# Task to carry out
Repeat the lines of the data that follow, please, starting at the first and stopping after the one with "steepness = 0.6; // [0.5:0.05:0.9]".

Start

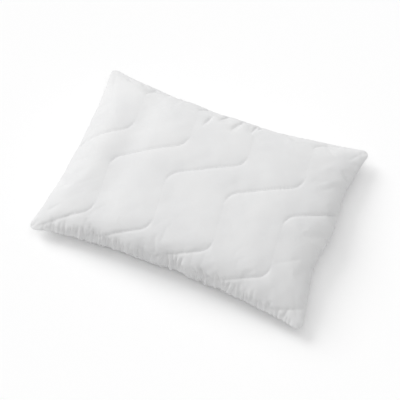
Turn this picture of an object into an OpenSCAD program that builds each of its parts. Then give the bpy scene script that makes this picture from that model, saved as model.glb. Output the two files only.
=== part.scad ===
// Quilted bed pillow: two quilted panels sewn together all round and stuffed with loose fibre.
// It lies on a flat surface. The origin is under the middle of the pillow, on that surface.
// +X runs along the long sides, +Y towards the long side that holds the closing seam, +Z is up.
// Every layer is a shell between two surfaces that share one grid (u, v), each from -1 to 1
// across the panel, so that the layers nest inside each other without touching.

/* [Panels] */
// Length of a panel as cut and sewn flat, along X
panel_l = 700; // [500:10:900]
// Width of a panel as cut and sewn flat, along Y
panel_w = 500; // [400:10:700]
// How far the filling draws each short end in, at the corners
draw_in_x = 3; // [0:1:20]
// How far the filling draws each long side in, at the corners
draw_in_y = 6; // [0:1:25]

/* [Filled shape] */
// Height of the crown above the surface that the pillow lies on
crown_h = 118; // [90:1:160]
// Height of the edge seam at the middle of the sides
seam_z = 46; // [30:1:60]
// Height of the edge seam at the corners
corner_z = 24; // [12:1:30]
// How far the under side would bulge below the edge seam if nothing pressed on it
belly = 78; // [65:1:100]
// How far each long side curves in between its corners
waist_long = 22; // [5:1:30]
// How far each short side curves in between its corners
waist_short = 14; // [5:1:25]
// How far each corner's tip is rounded back
corner_back = 9; // [4:1:14]
// Fullness of the edges, where a higher number gives squarer shoulders
shoulder = 2.6; // [2:0.1:4]
// Steepness of the edges, where a lower number gives steeper sides
steepness = 0.6; // [0.5:0.05:0.9]

/* [Layers] */
// Thickness of the microfibre cover
cover_t = 0.5; // [0.3:0.1:1]
// Thickness of the quilted wadding
wadding_t = 5; // [3:0.5:10]
// Thickness of the non-woven lining
lining_t = 0.8; // [0.6:0.1:1.2]

/* [Quilting] */
// Distance between neighbouring quilting lines, along X
line_pitch = 148; // [140:1:180]
// Run of the sloping part of a line, along X
tread_x = 163; // [150:1:170]
// Rise of the sloping part of a line, along Y
tread_y = 90; // [70:1:100]
// Rise of the steep part of a line, along Y
riser_y = 150; // [140:1:180]
// How far the steep part leans back, along X
riser_lean = 18; // [10:1:30]
// Length taken off each bend of a line by its rounding
bend = 26; // [15:1:35]
// Radius of the quilting thread
thread_r = 0.4; // [0.3:0.1:0.6]

/* [Edge seam] */
// Radius of the seam thread
seam_r = 0.5; // [0.3:0.1:0.6]
// Length of the filling opening that the closing seam shuts
opening_l = 170; // [120:10:220]

/* [Hidden] */

top = 1;
bottom = -1;
// Half of the pillow's plan, corner to corner
half_x = panel_l / 2 - draw_in_x;
half_y = panel_w / 2 - draw_in_y;
// Clear gap between layers, and between the two panels at the seam
gap = 0.2;
// Cells of the grid along X and along Y
cells_x = 20;
cells_y = 14;
// How sharply the rounding gathers at the corners
corner_focus = 12;

// Depth of each layer's outer face under the pillow's own surface
wadding_d = cover_t + gap;
lining_d = wadding_d + wadding_t + gap;
inner_thread_d = lining_d + lining_t + 2 * thread_r;
fill_d = inner_thread_d + 2 * thread_r;
// How far in from the edge the seam, the overlocking and the first padded layer lie
seam_inset = 2.2;
overlock_inset = 4;
wadding_inset = 6;
lining_inset = wadding_inset + wadding_t + gap;
fill_inset = lining_inset + lining_t + 1.5;

// Quilting: a line is a stair of bends, and the middle bend of line 2 sits here
first_bend = [-224, -25];
step = [tread_x - riser_lean, tread_y + riser_y];
lines = 6;
sample = 20;
bend_steps = 3;
thread_sides = 5;
line_margin = 6;
edge_steps = 14;

// ---- The pillow's surface ----

// Grid coordinate of column or row i of n: closer together near the edges, where the sides are steep
function spread(i, n) = sin(90 * (2 * i / n - 1));
function unspread(u, n) = (asin(u) / 90 + 1) * n / 2;

// Fullness at one coordinate: 1 at the middle, 0 at the edge
function fullness(u) = pow(1 - pow(abs(u), shoulder), steepness);
function swell(u, v) = fullness(u) * fullness(v);

// Height of the edge seam's surface, which droops towards the corners
function mid_z(u, v) = seam_z + (corner_z - seam_z) * pow(u * v, 2);

// Place in plan, with the sides curved in between the corners and the corners rounded
function place(u, v, inset) = let (
    tip = corner_back * pow(abs(u * v), corner_focus),
    x = half_x - waist_short * (1 - v * v) * u * u - tip - inset,
    y = half_y - waist_long * (1 - u * u) * v * v - tip - inset)
  [u * x, v * y];

// Height of the upper or under surface at a depth below the pillow's own
function height(u, v, side, depth) = side == top
  ? mid_z(u, v) + gap / 2 + (crown_h - seam_z - gap / 2 - depth) * swell(u, v)
  : max(depth, mid_z(u, v) - gap / 2 - (belly - depth) * swell(u, v));

function skin(u, v, side, depth, inset) =
  concat(place(u, v, inset), height(u, v, side, depth));

function grid(side, depth, inset) = [
  for (j = [0 : cells_y]) for (i = [0 : cells_x])
    skin(spread(i, cells_x), spread(j, cells_y), side, depth, inset)];

// ---- Solids between two grids ----

columns = cells_x + 1;
per_grid = columns * (cells_y + 1);
function at(i, j) = j * columns + i;

// Two triangles for each cell, seen from above when up is true
function grid_faces(first, up) = [
  for (j = [0 : cells_y - 1]) for (i = [0 : cells_x - 1]) let (
      a = first + at(i, j), b = first + at(i + 1, j),
      c = first + at(i + 1, j + 1), d = first + at(i, j + 1))
    each (up ? [[a, c, b], [a, d, c]] : [[a, b, c], [a, c, d]])];

// The edge of the grid, anticlockwise from above
border = concat(
  [for (i = [0 : cells_x - 1]) at(i, 0)],
  [for (j = [0 : cells_y - 1]) at(cells_x, j)],
  [for (i = [cells_x : -1 : 1]) at(i, cells_y)],
  [for (j = [cells_y : -1 : 1]) at(0, j)]);

// Strips that join the edge of the upper grid to the edge of the lower one
function border_faces(upper, lower) = [
  for (k = [0 : len(border) - 1]) let (
      a = border[k], b = border[(k + 1) % len(border)])
    each [[upper + a, upper + b, lower + b], [upper + a, lower + b, lower + a]]];

module between(upper, lower) {
  polyhedron(
    points = concat(upper, lower),
    faces = concat(grid_faces(0, true), grid_faces(per_grid, false), border_faces(0, per_grid)));
}

// One layer of a panel, from its outer face to its inner face
module layer(side, depth, inset, thickness) {
  outer = grid(side, depth, inset);
  inner = grid(side, depth + thickness, inset + thickness);
  if (side == top) between(outer, inner);
  else between(inner, outer);
}

// ---- Threads ----

function unit(a) = a / norm(a);
function direction(path, i) = unit(path[min(i + 1, len(path) - 1)] - path[max(i - 1, 0)]);

// A round thread swept along a path, with flat ends
module thread(path, r) {
  n = thread_sides;
  last = len(path) - 1;
  rings = [for (i = [0 : last]) let (
      t = direction(path, i),
      side = unit(cross(t, [0, 0, 1])),
      up = cross(side, t))
    for (k = [0 : n - 1]) path[i] + r * (cos(360 * k / n) * side + sin(360 * k / n) * up)];
  walls = [for (i = [0 : last - 1]) for (k = [0 : n - 1]) let (
      a = i * n + k, b = i * n + (k + 1) % n)
    each [[a, b, b + n], [a, b + n, a + n]]];
  polyhedron(
    points = rings,
    faces = concat(walls, [[for (k = [n - 1 : -1 : 0]) k]], [[for (k = [0 : n - 1]) last * n + k]]));
}

// ---- Quilting lines, drawn flat on the panel ----

// The bends of line k: each step has a lower left bend and an upper right one
function bends(k) = [
  for (s = [-1 : 1]) let (low = first_bend + [line_pitch * (k - 2), 0] + s * step)
    each [low, low + [tread_x, tread_y]]];

// A bend rounded off between its two straights
function rounded(a, b, c) = let (p = b + bend * unit(a - b), q = b + bend * unit(c - b)) [
  for (i = [0 : bend_steps]) let (t = i / bend_steps)
    pow(1 - t, 2) * p + 2 * t * (1 - t) * b + t * t * q];

// Points along the straight from a to b, without its ends
function straight(a, b) = let (n = ceil(norm(b - a) / sample)) [
  for (i = [1 : 1 : n - 1]) a + (b - a) * i / n];

function stair(k) = let (
    c = bends(k),
    arcs = [for (i = [1 : len(c) - 2]) rounded(c[i - 1], c[i], c[i + 1])])
  [for (i = [0 : len(arcs) - 1]) each concat(
      straight(i == 0 ? c[0] : arcs[i - 1][bend_steps], arcs[i][0]), arcs[i]),
    each straight(arcs[len(arcs) - 1][bend_steps], c[len(c) - 1])];

// The part of a line that lies on the panel, cut off a little inside its edge
limit_x = panel_l / 2 - line_margin;
limit_y = panel_w / 2 - line_margin;
function inside(p) = abs(p.x) <= limit_x && abs(p.y) <= limit_y;
function reach(a, b, limit) = abs(b) <= limit ? 1 : (sign(b) * limit - a) / (b - a);
function cut_back(p, q) =
  p + (q - p) * min(reach(p.x, q.x, limit_x), reach(p.y, q.y, limit_y));
function on_panel(path) = [
  for (i = [0 : len(path) - 1]) let (p = path[i], before = path[i - 1], after = path[i + 1])
    if (inside(p)) p
    else if (after != undef && inside(after)) cut_back(after, p)
    else if (before != undef && inside(before)) cut_back(before, p)];

// A flat point of the panel laid on the flat triangles of a grid
function laid(p, side, depth, inset) = let (
    s = unspread(2 * p.x / panel_l, cells_x),
    t = unspread(2 * p.y / panel_w, cells_y),
    i = min(floor(s), cells_x - 1),
    j = min(floor(t), cells_y - 1),
    a = s - i,
    b = t - j,
    corner = function (di, dj)
      skin(spread(i + di, cells_x), spread(j + dj, cells_y), side, depth, inset))
  a > b
    ? corner(0, 0) + a * (corner(1, 0) - corner(0, 0)) + b * (corner(1, 1) - corner(1, 0))
    : corner(0, 0) + b * (corner(0, 1) - corner(0, 0)) + a * (corner(1, 1) - corner(0, 1));

// ---- Sub-parts ----

module cover_top() {
  color("white") layer(top, 0, 0, cover_t);
}

module wadding_top() {
  color("snow") layer(top, wadding_d, wadding_inset, wadding_t);
}

module lining_top() {
  color("gainsboro") layer(top, lining_d, lining_inset, lining_t);
}

module cover_bottom() {
  color("whitesmoke") layer(bottom, 0, 0, cover_t);
}

module wadding_bottom() {
  color("snow") layer(bottom, wadding_d, wadding_inset, wadding_t);
}

module lining_bottom() {
  color("gainsboro") layer(bottom, lining_d, lining_inset, lining_t);
}

module fibre_fill() {
  color("ivory") between(grid(top, fill_d, fill_inset), grid(bottom, fill_d, fill_inset));
}

// A quilting thread of the upper panel lies on the cover
module quilt_thread_top(k) {
  lift = 2.5 * thread_r;
  color("silver") thread([for (p = on_panel(stair(k))) laid(p, top, -lift, -lift)], thread_r);
}

// A quilting thread of the under panel is kept off the surface below: it lies inside the lining
module quilt_thread_bottom(k) {
  color("silver") thread(
    [for (p = on_panel(stair(k))) laid([-p.x, p.y], bottom, inner_thread_d, lining_inset + 2)],
    thread_r);
}

// A point of the edge seam: side 0 is the near long side, and they run anticlockwise
function edge(side, t) = [[t, -1], [1, t], [-t, 1], [-1, -t]][side];
function edge_point(side, t, inset) = let (c = edge(side, t))
  concat(place(c[0], c[1], inset), mid_z(c[0], c[1]));
function edge_run(side, from, to, inset) = [
  for (i = [0 : edge_steps]) edge_point(side, from + (to - from) * i / edge_steps, inset)];
function without_last(path) = [for (i = [0 : len(path) - 2]) path[i]];

// The edge all round, from one end of the filling opening to the other
opening = opening_l / panel_l;
function around(inset) = concat(
  without_last(edge_run(2, opening, 1, inset)),
  without_last(edge_run(3, -1, 1, inset)),
  without_last(edge_run(0, -1, 1, inset)),
  without_last(edge_run(1, -1, 1, inset)),
  edge_run(2, -1, -opening, inset));

module seam_thread() {
  color("silver") thread(around(seam_inset), seam_r);
}

module overlock_thread() {
  color("lightgray") thread(around(overlock_inset), seam_r);
}

module closing_thread() {
  stop = opening - 2 * seam_r / half_x;
  color("silver") thread(edge_run(2, -stop, stop, seam_inset), seam_r);
}

cover_top();
wadding_top();
lining_top();
cover_bottom();
wadding_bottom();
lining_bottom();
fibre_fill();
for (k = [1 : lines]) {
  quilt_thread_top(k);
  quilt_thread_bottom(k);
}
seam_thread();
overlock_thread();
closing_thread();
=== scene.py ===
"""A quilted bed pillow, lying on a pale floor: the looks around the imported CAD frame.

Two flat panels are sewn together round their edge, blown up as cloth, and eased onto the pillow's
real proportions. Quilting grooves, gathers, creases and stitches are then worked into the panels in
their cut (flat) coordinates, x along the long side and y along the short side, in metres.

"Near" is the long side at -Y, "far" the one at +Y with the closing seam, "left" -X and "right" +X.
"""
import math

import bpy
import numpy as np
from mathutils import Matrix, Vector, kdtree
from mathutils.bvhtree import BVHTree


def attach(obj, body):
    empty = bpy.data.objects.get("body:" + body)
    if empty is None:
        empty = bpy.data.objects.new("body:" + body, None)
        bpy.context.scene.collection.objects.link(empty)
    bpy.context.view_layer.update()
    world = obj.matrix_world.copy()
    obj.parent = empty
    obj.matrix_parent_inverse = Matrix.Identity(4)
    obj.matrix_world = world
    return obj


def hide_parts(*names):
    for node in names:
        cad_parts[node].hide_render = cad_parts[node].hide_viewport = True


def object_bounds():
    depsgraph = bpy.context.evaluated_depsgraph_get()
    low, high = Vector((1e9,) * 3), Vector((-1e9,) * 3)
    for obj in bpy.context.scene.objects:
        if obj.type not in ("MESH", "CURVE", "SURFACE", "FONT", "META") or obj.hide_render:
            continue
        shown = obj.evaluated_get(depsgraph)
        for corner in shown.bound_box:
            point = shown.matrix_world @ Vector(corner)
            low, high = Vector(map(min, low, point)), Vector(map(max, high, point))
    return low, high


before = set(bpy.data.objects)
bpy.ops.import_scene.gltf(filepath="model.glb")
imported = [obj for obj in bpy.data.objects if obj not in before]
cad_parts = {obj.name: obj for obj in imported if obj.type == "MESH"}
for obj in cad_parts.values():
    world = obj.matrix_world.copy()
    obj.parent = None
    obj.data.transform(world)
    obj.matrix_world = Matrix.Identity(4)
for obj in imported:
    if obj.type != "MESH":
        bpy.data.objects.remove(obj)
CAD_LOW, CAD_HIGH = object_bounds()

MM = 0.001
TINY = 1e-12
TOP, BOTTOM = 1, -1
SIDES = (TOP, BOTTOM)
SIDE_NAMES = {TOP: "top", BOTTOM: "bottom"}
LENGTH, WIDTH, HEIGHT = CAD_HIGH - CAD_LOW

# The panels as cut and sewn flat, and the rounding of their corners
CUT = np.array([0.700, 0.500])
CORNER_R = 0.022

# The filled shape, as shares of the CAD box's height
SEAM_Z = 0.39 * HEIGHT
CORNER_Z = 0.20 * HEIGHT
BELLY = 0.66 * HEIGHT
# How far each side curves in between its corners
WAIST_NEAR = 22 * MM
WAIST_FAR = 37.5 * MM
WAIST_LEFT = 26 * MM
WAIST_RIGHT = 24 * MM
# How much deeper the near and the right waist are towards one end
NEAR_SKEW = 0.2
RIGHT_SKEW = 0.15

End

# Result of the exercise
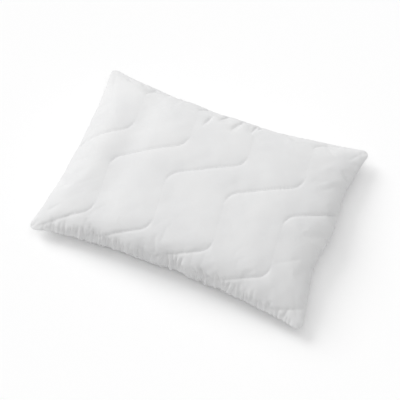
Turn this picture of an object into an OpenSCAD program that builds each of its parts. Then give the bpy scene script that makes this picture from that model, saved as model.glb. Output the two files only.
=== part.scad ===
// Quilted bed pillow: two quilted panels sewn together all round and stuffed with loose fibre.
// It lies on a flat surface. The origin is under the middle of the pillow, on that surface.
// +X runs along the long sides, +Y towards the long side that holds the closing seam, +Z is up.
// Every layer is a shell between two surfaces that share one grid (u, v), each from -1 to 1
// across the panel, so that the layers nest inside each other without touching.

/* [Panels] */
// Length of a panel as cut and sewn flat, along X
panel_l = 700; // [500:10:900]
// Width of a panel as cut and sewn flat, along Y
panel_w = 500; // [400:10:700]
// How far the filling draws each short end in, at the corners
draw_in_x = 3; // [0:1:20]
// How far the filling draws each long side in, at the corners
draw_in_y = 6; // [0:1:25]

/* [Filled shape] */
// Height of the crown above the surface that the pillow lies on
crown_h = 118; // [90:1:160]
// Height of the edge seam at the middle of the sides
seam_z = 46; // [30:1:60]
// Height of the edge seam at the corners
corner_z = 24; // [12:1:30]
// How far the under side would bulge below the edge seam if nothing pressed on it
belly = 78; // [65:1:100]
// How far each long side curves in between its corners
waist_long = 22; // [5:1:30]
// How far each short side curves in between its corners
waist_short = 14; // [5:1:25]
// How far each corner's tip is rounded back
corner_back = 9; // [4:1:14]
// Fullness of the edges, where a higher number gives squarer shoulders
shoulder = 2.6; // [2:0.1:4]
// Steepness of the edges, where a lower number gives steeper sides
steepness = 0.6; // [0.5:0.05:0.9]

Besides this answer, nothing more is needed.